Carbon capture technology ‘still on the lab bench,’ decarbonization will ‘depend’ on government support

The Alliance’s plans rely on technology that hasn’t yet been fully developed, or budgeted for, it told the government.

The Pathways Alliance has said it will capture carbon dioxide emissions from oilsands facilities and build a new pipeline to transport the captured carbon to underground storage areas.

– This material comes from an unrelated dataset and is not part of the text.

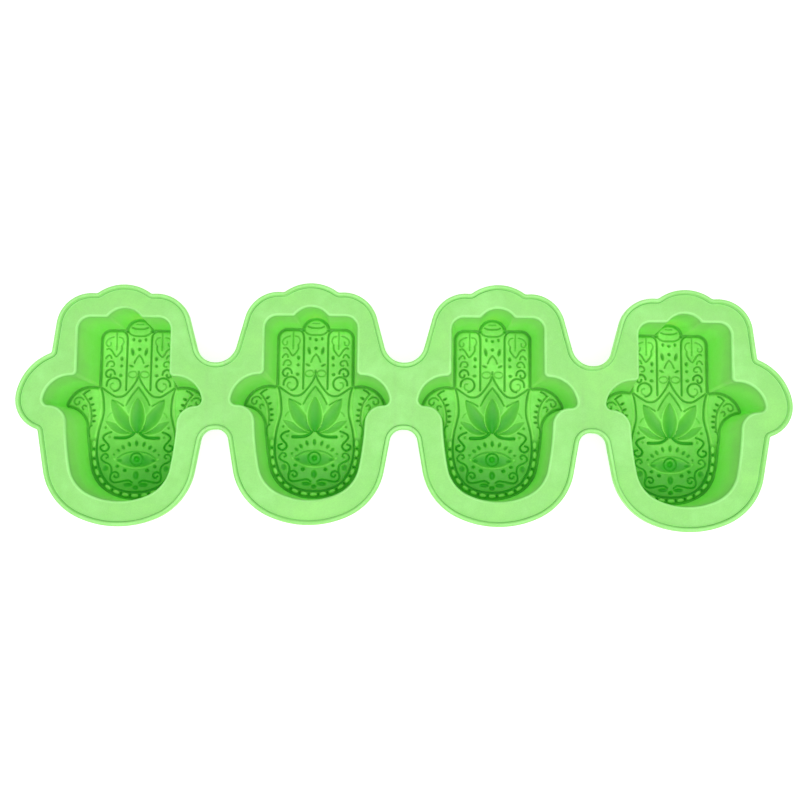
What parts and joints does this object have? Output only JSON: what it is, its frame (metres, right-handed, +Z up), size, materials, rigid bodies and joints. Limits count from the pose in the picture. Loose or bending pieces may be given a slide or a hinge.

It also has plans to electrify some of its operations with non-emitting electricity by using small modular nuclear reactors.

The group asked the government to “take into account” how its decarbonization plan relies on carbon capture and nuclear technologies that “are still on the lab bench,” according to its December 2021 comments on the emissions cap.

“Decarbonisation will depend on the federal government’s ability to fund and incent the transition,” added the Alliance.


The government’s early consultations on the emissions cap were followed by another round on Feb. 1, 2022, when senior public servants in Natural Resources Canada and Environment and Climate Change Canada heard from Pathways Alliance members for a second time, according to an April 2022 briefing note prepared for one of the departmental deputy ministers.

During those consultations the oilpatch group expressed concerns over “the challenge of economic feasibility” surrounding the emissions cap, and highlighted the “need for government support” as well as “fiscal and regulatory support.”

Pathways also flagged “the need to avoid short-term measures with lower-long-term potential.” It’s unclear what this means, and Pathways did not respond to The Narwhal’s questions seeking clarity.

Several witnesses who appeared at the House of Commons environment committee’s study on fossil fuel subsidies said public funding of carbon capture technology risks promoting future oil and gas extraction at a time when scientists say fossil fuel production must be scaled back.

As a result, the committee recommended the government “ensure that all its policies and measures, including those related to support for the fossil fuel sector, are consistent with — and efficiently achieve — the country’s 2030 emissions reduction goals and its 2050 net-zero emissions goals.”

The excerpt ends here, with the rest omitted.